Junto da covid-19 veio o medo da infecção e um êxodo em massa dos mais ricos. As economias locais nos bairros de alta renda entraram em colapso. A pandemia trouxe um novo tipo de polarização social, pois os trabalhadores dos serviços de saúde, transporte público e varejo foram forçados a se expor ao risco de infecção ou sacrificar seus ganhos.

Em contrapartida, trabalhadores do conhecimento simplesmente começaram a trabalhar à distância e a ganhar a vida  não lhes faltando nada exceto oportunidades para conviverem fisicamente. A nova divisão entre trabalhadores remotos e de linha de frente apontou para as nítidas distinções de classe que muitos preferiram ignorar desde muito tempo.

Mais recentemente, o vírus alimentou a busca por alternativas às megacidades de alto custo da era pré-pandêmica. Para os trabalhadores do conhecimento, a tecnologia torna o emprego remoto atraente e fácil, eliminando deslocamentos desagradáveis ​​e as despesas da vida na cidade. Por que não trabalhar e viver onde quiser?

É claro que a repulsa a cidades superlotadas e perigosas não é novidade. A pandemia mais catastrófica já registrada, a peste bubônica na Eurásia de meados do século 14, provocou uma fuga semelhante. Ler os relatos de Boccaccio sobre jovens aristocratas florentinos autoindulgentes que fugiam para as colinas de Fiesole é ligar o passado e o presente. No evento, a praga desencadeou uma mudança de longo prazo e intensificou o conflito de classes em Florença, quando os trabalhadores comuns se voltaram contra a elite urbana.

Mas o paralelo histórico mais marcante para o declínio das megacidades hoje é Veneza . Muito antes da crise atual, os políticos italianos e europeus frequentemente invocavam a cidade da lagoa que afundava como uma alegoria para a ausência de reformas. Imortalizada pela novela de Thomas Mann, Morte em Veneza, a cidade há muito representa um dilema universal. Depois de atingir o auge de sua glória no final do século 16, sofreu um longo declínio, devido às mudanças nas rotas comerciais, à nova concorrência das cidades mais pobres, porém mais dinâmicas, e à proximidade de doenças.

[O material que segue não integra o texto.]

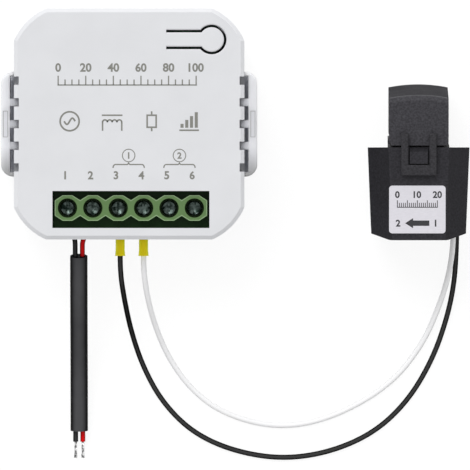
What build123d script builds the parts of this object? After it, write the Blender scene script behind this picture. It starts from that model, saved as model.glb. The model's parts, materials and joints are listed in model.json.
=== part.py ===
from build123d import *
import math
import os

# A flush mounted energy meter module with its supply cable and one split-core current clamp.
# Millimetres, +Z up, origin at the centre of the module's back, on the surface it lies on.
# The face with the terminals and the button looks up. The leads and the clamp lie beside it.

# Casing
body_width = 46.1
body_height = 46.2
corner_cut = 6.4            # from the square corner to the soft corner's end, along each side
corner_bulge = 0.84         # how far the corner's arc stands out from its chord
face_bevel = 0.75
back_bevel = 0.6
parting_groove = 0.2
housing_depth = 12.4
cover_depth = 6.6
face_thickness = 1.8
floor_thickness = 1.6
housing_wall = 1.6
cover_wall = 2.4
lip_depth = 1.6
lip_gap = 0.1
board_gap = 0.3

# Clip bracket and its rail hooks
plate_thickness = 1.6
pad_height = 3.0
pad_width = 16.0
pad_length = 24.0
pad_wall = 1.4
pad_roof = 1.0
pad_rib = 2.4
strip_width = 20.0
ear_length = 21.0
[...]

E, no entanto, Veneza também pode ser um modelo para a megacidade pós-COVID. Como nos lembram os historiadores da economia moderna, a história da cidade não é apenas uma história de colapso industrial e comercial no século 17. Em vez disso, a produção dos artigos venezianos mais icônicos mudou para o interior – para cidades menores como Treviso e Vicenza – o que forçou a República de Veneza a construir uma nova relação política com os territórios vizinhos. Parte superior do formulário

Atualmente, conflitos políticos pré-existentes têm dificultado a resposta geral à pandemia. Por sua própria natureza, as cidades globais estavam particularmente vulneráveis ​​ao vírus e, quando ele atacou, seus líderes e autoridades nacionais começaram a culpar uns aos outros. O prefeito de Londres, Sadiq Khan, regularmente ataca a cambaleante estratégia de bloqueio do primeiro-ministro britânico Boris Johnson. O prefeito da cidade de Nova York está em uma luta tripla com o governador de Nova York e Trump, que usou a crise das cidades americanas para desviar a atenção de sua cambaleante administração. No caso de Hong Kong, o vírus criou um pretexto para que a China reafirmasse sua autoridade sobre o território com uma abrangente nova lei de segurança.

O renascimento da verdadeira democracia é frequentemente considerado a melhor solução para os problemas associados à globalização tecnocrática. Mas, para que a democracia tenha algum atrativo, os governos democráticos terão de ser mais eficazes no combate não apenas ao vírus, mas também às fontes mais profundas de mal-estar, como pobreza e moradias inacessíveis. Sem uma administração competente, as megacidades estão fadadas a compartilhar o mesmo destino das grandes cidades do passado. Londres e Nova York podem afundar à sua maneira. Mas, desta vez, não haveria renascimento fora das megacidades.

*Harold James é Professor de História e Assuntos Internacionais, na Universidade de Princeton e Membro Sênior do Centro de Governança Internacional para a Inovação.